**Stated problem**. Copy out the lines that include the word "root".
##### Available data
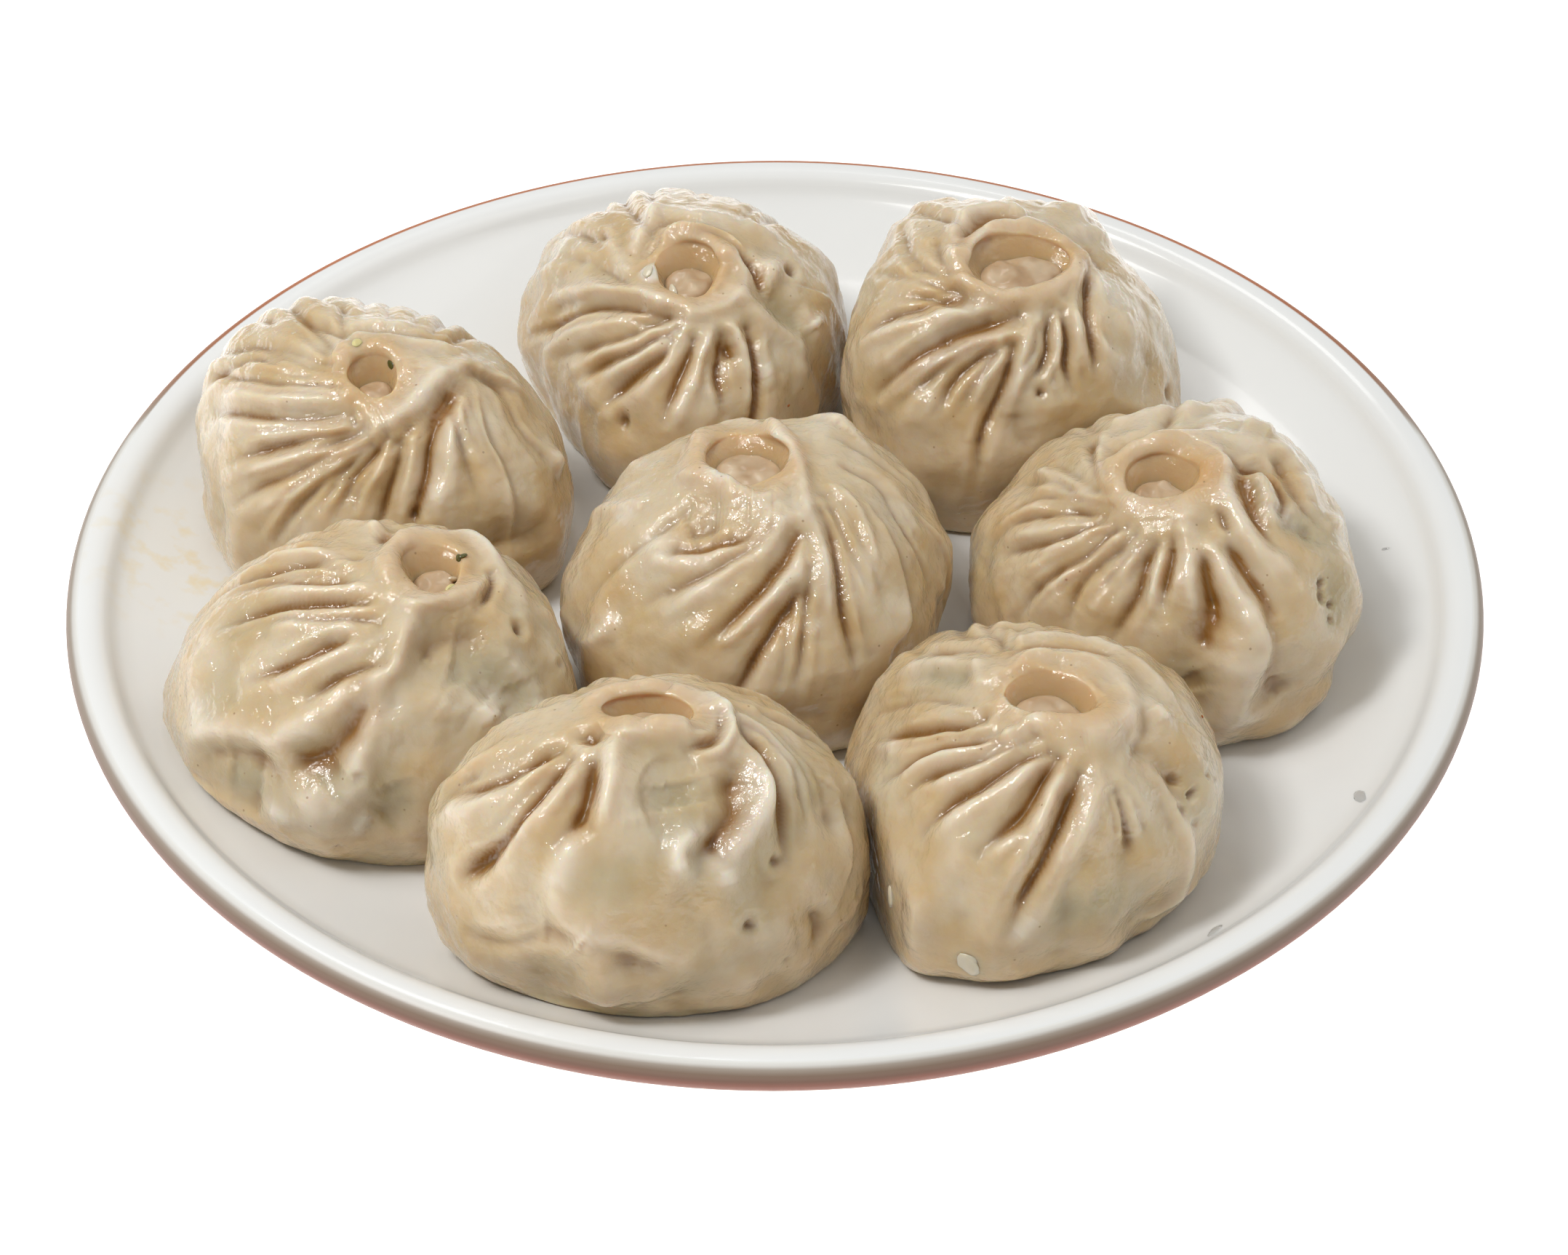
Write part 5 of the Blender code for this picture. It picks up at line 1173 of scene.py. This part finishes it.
blotch = addNode(
    tree, "ShaderNodeTexNoise", {"Vector": inMm.outputs[0], "Scale": 1 / dough["blotch"], "Detail": 4.0}
)
blotchShare = addNode(tree, "ShaderNodeMapRange", {0: blotch.outputs[0], 1: 0.35, 2: 0.65})
colour = addNode(
    tree, "ShaderNodeMix",
    {0: blotchShare.outputs[0], 6: hexColour(dough["pale"]), 7: hexColour(dough["warm"])}, data_type="RGBA",
)
for key, most in dough["most"]:
    mark = addNode(tree, "ShaderNodeAttribute", attribute_name=key)
    share = addNode(tree, "ShaderNodeMath", {0: mark.outputs["Fac"], 1: most}, operation="MULTIPLY")
    colour = addNode(
        tree, "ShaderNodeMix", {0: share.outputs[0], 6: colour.outputs[2], 7: hexColour(dough[key])}, data_type="RGBA"
    )
cells = addNode(tree, "ShaderNodeTexVoronoi", {"Vector": inMm.outputs[0], "Scale": 1 / dough["speckEvery"]})
dot = addNode(tree, "ShaderNodeMapRange", {0: cells.outputs["Distance"], 1: 0.05, 2: 0.09, 3: 1.0, 4: 0.0})
pick = addNode(tree, "ShaderNodeSeparateColor", {0: cells.outputs["Color"]})
picked = addNode(tree, "ShaderNodeMath", {0: pick.outputs[0], 1: 0.55}, operation="GREATER_THAN")
dot = addNode(tree, "ShaderNodeMath", {0: dot.outputs[0], 1: picked.outputs[0]}, operation="MULTIPLY")
dot = addNode(tree, "ShaderNodeMath", {0: dot.outputs[0], 1: 0.6}, operation="MULTIPLY")
colour = addNode(
    tree, "ShaderNodeMix", {0: dot.outputs[0], 6: colour.outputs[2], 7: hexColour(dough["speck"])}, data_type="RGBA"
)
ripple = addNode(tree, "ShaderNodeTexNoise", {"Vector": inMm.outputs[0], "Scale": 1 / dough["ripple"], "Detail": 3.0})
soft = addNode(tree, "ShaderNodeBump", {"Height": ripple.outputs[0], "Strength": 0.35, "Distance": 0.0006})
bump = addNode(tree, "ShaderNodeBump", {"Height": ripple.outputs[0], "Strength": 0.85, "Distance": 0.0007})
pucker = addNode(tree, "ShaderNodeTexNoise", {"Vector": inMm.outputs[0], "Scale": 1 / dough["pucker"], "Detail": 2.0})
bump = addNode(
    tree, "ShaderNodeBump",
    {"Height": pucker.outputs[0], "Strength": 0.6, "Distance": 0.0006, "Normal": bump.outputs[0]},
)
grain = addNode(tree, "ShaderNodeTexNoise", {"Vector": inMm.outputs[0], "Scale": 1 / dough["grain"], "Detail": 2.0})
bump = addNode(
    tree, "ShaderNodeBump",
    {"Height": grain.outputs[0], "Strength": 0.35, "Distance": 0.00012, "Normal": bump.outputs[0]},
)
# the wet film is thicker in patches
film = addNode(tree, "ShaderNodeTexNoise", {"Vector": inMm.outputs[0], "Scale": 1 / dough["film"], "Detail": 2.0})
filmShare = addNode(tree, "ShaderNodeMapRange", {0: film.outputs[0], 1: 0.35, 2: 0.62, 3: 0.45, 4: 1.0})
skinShader = addNode(
    tree, "ShaderNodeBsdfPrincipled",
    {
        "Base Color": colour.outputs[2], "Roughness": 0.34, "IOR": 1.42, "Specular IOR Level": 0.4,
        "Normal": soft.outputs[0],
        "Subsurface Weight": 0.8, "Subsurface Radius": (1.0, 0.56, 0.24), "Subsurface Scale": dough["scatter"] * mm,
        "Coat Weight": filmShare.outputs[0], "Coat Roughness": 0.05, "Coat IOR": 1.5, "Coat Normal": bump.outputs[0],
    },
)
addNode(tree, "ShaderNodeOutputMaterial", {"Surface": skinShader.outputs[0]})

ball = None
for name, d in dumplings.items():
    points, marks = wrapperSurface(d)
    ball = ball or ballOf(points.shape[1], points.shape[0])
    wrapper = shapedBall(ball, "dough_" + name, points, marks)
    wrapper.data.materials.append(steamedDough)
    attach(wrapper, "root")
    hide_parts("wrapper_" + name)
discard(ball)
print("dumplings are folded")

# filling

mince = {
    # the mound's rows as shares of the hole, and how lumpy each is
    "columns": 96, "mound": (0.12, 0.25, 0.38, 0.51, 0.62, 0.73), "liveliness": (1.0, 1.0, 1.0, 0.9, 0.6, 0.3),
    "brown": "#b0906c", "pale": "#d3bd9f", "crumb": 2.2,
}


def fillingSurface(d):
    # rows of points from the top of the mound in the hole down to the middle of the filling's floor
    angle = np.radians(np.arange(mince["columns"]) * 360 / mince["columns"])
    hole = np.array(d["hole"][:2])
    dome = domeOver(d, hole[:1], hole[1:])[0]
    roof = dome[2] - fold["throat"] - fold["crust"]
    edge = holeEdge(d, angle)
    rows = []
    # a lumpy mound in the throat
    widest = mince["mound"][-1]
    for size in mince["mound"]:
        row = domeOver(d, hole[0] + edge * size * np.cos(angle), hole[1] + edge * size * np.sin(angle))
        row[:, :2] += np.array(fold["drift"]) * 0.7
        row[:, 2] = dome[2] - d["fillTop"] + 0.3 - 0.8 * (size / widest) ** 10
        rows.append(row)
    # below it a plain body that stays clear of the dough's hollow
    hollow = (
        (0.34, roof - 3.4), (0.5, roof - 5.4), (0.62, roof - 8.4),
        (0.71, (0.3 * d["height"] + roof - 7.6) / 2 - 1), (0.77, 0.3 * d["height"]),
        (0.72, 4.8), (0.62, 3.2), (0.3, 3.0),
    )
    for scale, level in hollow:
        radius = outlineAt(d, angle) * (scale - 0.02)
        push = max(level / d["height"], 0) ** 2
        x = radius * np.cos(angle) + d["lean"][0] * push
        y = radius * np.sin(angle) + d["lean"][1] * push
        rows.append(np.stack([x, y, np.full_like(x, level)], -1))
    points = np.array(rows)
    top = np.zeros(len(points))
    top[:len(mince["liveliness"])] = mince["liveliness"]
    bumps = 0.6 * lumps(points, 2.5, d["seed"] + 7) + 0.3 * lumps(points, 1.3, d["seed"] + 9)
    points[..., 2] += bumps * top[:, None]
    points = points + np.array([*d["place"], 0.0])
    seat = wellHeight(math.hypot(*d["place"]))
    rise = wellHeight(np.hypot(points[..., 0], points[..., 1])) - seat
    sunk = np.clip(1 - points[..., 2] / (fold["equator"] * d["height"]), 0, 1)
    points[..., 2] += seat + fold["seat"] + rise * sunk
    return points


meat, tree = newMaterial("mincedMeat")  # steamed minced meat and onion: pinkish brown, wet, with paler bits
place = addNode(tree, "ShaderNodeTexCoord")
inMm = addNode(tree, "ShaderNodeMapping", {0: place.outputs["Object"], "Scale": (1000, 1000, 1000)})
crumb = addNode(
    tree, "ShaderNodeTexVoronoi", {"Vector": inMm.outputs[0], "Scale": 1 / mince["crumb"]}, feature="SMOOTH_F1"
)
bits = addNode(tree, "ShaderNodeSeparateColor", {0: crumb.outputs["Color"]})
colour = addNode(
    tree, "ShaderNodeMix", {0: bits.outputs[0], 6: hexColour(mince["brown"]), 7: hexColour(mince["pale"])},
    data_type="RGBA",
)
bump = addNode(tree, "ShaderNodeBump", {"Height": crumb.outputs["Distance"], "Strength": 0.7, "Distance": 0.0006})
meatShader = addNode(
    tree, "ShaderNodeBsdfPrincipled",
    {
        "Base Color": colour.outputs[2], "Roughness": 0.4, "IOR": 1.42, "Normal": bump.outputs[0],
        "Subsurface Weight": 0.3, "Subsurface Radius": (1.0, 0.5, 0.3), "Subsurface Scale": 0.0015,
        "Coat Weight": 0.6, "Coat Roughness": 0.1,
    },
)
addNode(tree, "ShaderNodeOutputMaterial", {"Surface": meatShader.outputs[0]})

ball = None
for name, d in dumplings.items():
    points = fillingSurface(d)
    ball = ball or ballOf(points.shape[1], points.shape[0])
    filling = shapedBall(ball, "mince_" + name, points)
    filling.data.materials.append(meat)
    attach(filling, "root")
    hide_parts("filling_" + name)
discard(ball)
print("fillings are set")

# small bits on the dough, the filling and the plate


def scatterBits(name, material, spots):
    # one piece of flattened lumps. Each spot: what it lies on, a point near it, (length, width, thickness),
    # all in mm, its turn in degrees and the share of its thickness that is sunk in
    aside = Vector((-0.002, -0.0015, 0)) * mm
    lying = []
    for i, (under, near, size, turn, sunk) in enumerate(spots):
        surface = bpy.data.objects[under]
        point = surface.closest_point_on_mesh([c * mm for c in near])[1]
        # the slope is read a hair aside, so that a bit on an edge between two faces leans the same way each time
        normal = surface.closest_point_on_mesh(point + aside)[2]
        deselectAll()
        bpy.ops.mesh.primitive_ico_sphere_add(subdivisions=3, radius=0.5 * mm)
        bit = bpy.context.object
        bpy.ops.object.mode_set(mode="EDIT")
        bpy.ops.transform.vertex_random(offset=0.14 * mm, uniform=1, seed=i + 1)
        bpy.ops.mesh.vertices_smooth(factor=0.5, repeat=2)
        bpy.ops.object.mode_set(mode="OBJECT")
        bit.scale = (size[1], size[0], size[2])
        bit.rotation_mode = "QUATERNION"
        bit.rotation_quaternion = normal.to_track_quat("Z", "Y") @ Quaternion((0, 0, 1), math.radians(turn))
        bit.location = point + normal * (0.5 - sunk) * size[2] * mm
        bpy.ops.object.transform_apply(location=True, rotation=True, scale=True)
        bpy.ops.object.shade_smooth()
        lying.append(bit)
    deselectAll()
    for bit in lying:
        bit.select_set(True)
    bpy.context.view_layer.objects.active = lying[0]
    if len(lying) > 1:
        bpy.ops.object.join()
    piece = bpy.context.object
    piece.name = name
    piece.data.materials.append(material)
    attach(piece, "root")
    return piece


def wetBit(name, colour, **more):
    # a soaked bit of food: softly translucent under a thin gloss of broth
    material, tree = newMaterial(name)
    settings = {
        "Base Color": hexColour(colour), "Roughness": 0.3, "IOR": 1.4, "Subsurface Weight": 0.4,
        "Subsurface Radius": (1.0, 0.7, 0.4), "Subsurface Scale": 0.001, "Coat Weight": 0.8, "Coat Roughness": 0.08,
    }
    shader = addNode(tree, "ShaderNodeBsdfPrincipled", {**settings, **more})
    addNode(tree, "ShaderNodeOutputMaterial", {"Surface": shader.outputs[0]})
    return material


herbs = {  # dried herb leaf: dull olive green flecks
    "colour": "#4d4a12",
    "spots": (
        ("dough_front_left", (-45.8, -31.0, 40.5), (1.5, 1.0, 0.5), 60, 0.3),
        ("dough_front_left", (-45.3, -30.9, 40.3), (1.4, 0.8, 0.5), 125, 0.3),
        ("dough_back_left", (-60.0, 12.9, 43.3), (2.0, 1.2, 0.5), 70, 0.6),
    ),
}
scatterBits("herbFlecks", wetBit("driedHerb", herbs["colour"]), herbs["spots"])

onions = {  # steamed onion: translucent white, wet
    "colour": "#d8cdb6",
    "spots": (
        ("dough_front_right", (26.3, -88.8, 16.4), (5.6, 3.3, 0.8), 8, 0.62),
        ("dough_front_right", (16.2, -78.1, 19.0), (3.8, 1.6, 0.8), 10, 0.5),
        ("dough_back_middle", (-21.2, 41.8, 41.6), (2.6, 1.7, 0.7), 15, 0.6),
        ("mince_front_left", (-46.6, -34.2, 39.0), (4.6, 0.9, 0.8), 215, 0.1),
        ("mince_back_middle", (-17.0, 40.0, 39.0), (2.4, 1.2, 0.9), 70, 0.2),
    ),
}
scatterBits("onionBits", wetBit("steamedOnion", onions["colour"]), onions["spots"])

yellows = {  # boiled egg-yellow bits of vegetable: waxy and pale
    "colour": "#dccf92",
    "spots": (
        ("dough_front_left", (-46.7, -38.2, 41.0), (2.4, 1.3, 0.9), 100, 0.3),
        ("dough_back_left", (-65.8, 15.4, 44.8), (2.4, 1.6, 0.8), 60, 0.5),
    ),
}
scatterBits("yellowBits", wetBit("waxyYellow", yellows["colour"]), yellows["spots"])

chillies = {  # chilli skin: rust-red specks
    "colour": "#a8591f",
    "spots": (
        ("dough_back_middle", (2.8, 29.2, 23.1), (0.8, 0.4, 0.3), 80, 0.3),
        ("dough_front_middle", (-47.0, -66.0, 22.0), (1.0, 0.7, 0.4), 10, 0.3),
        ("dough_front_right", (60.0, -54.0, 30.0), (0.6, 0.4, 0.3), 0, 0.3),
        ("dough_front_left", (-66.0, -45.0, 30.0), (0.45, 0.4, 0.3), 0, 0.3),
    ),
}
scatterBits("chilliFlecks", wetBit("chilliSkin", chillies["colour"]), chillies["spots"])

drops = {  # drops of clear broth on the glaze
    "spots": (
        ("plateGlazed", (85.0, -54.9, 15.5), (4.2, 1.9, 0.3), -52, 0.5),
        ("plateGlazed", (60.8, -81.8, 16.0), (3.6, 1.5, 0.3), -70, 0.5),
        ("plateGlazed", (98.0, 3.4, 14.0), (1.6, 0.6, 0.4), -20, 0.5),
    ),
}
clear = {"Transmission Weight": 1.0, "Roughness": 0.02, "IOR": 1.333, "Subsurface Weight": 0.0}
scatterBits("brothDrops", wetBit("clearBroth", "#ffffff", **clear), drops["spots"])

seep = {  # filling juice set to a brown jelly where two dumplings meet
    "colour": "#7d6653",
    "spots": (("dough_front_right", (15.6, -66.0, 16.0), (9.0, 3.4, 2.6), 0, 0.4),),
}
scatterBits("setJuice", wetBit("meatJelly", seep["colour"]), seep["spots"])
print("bits are scattered")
##########
**Exercise output**.
    attach(wrapper, "root")
    attach(filling, "root")
    attach(piece, "root")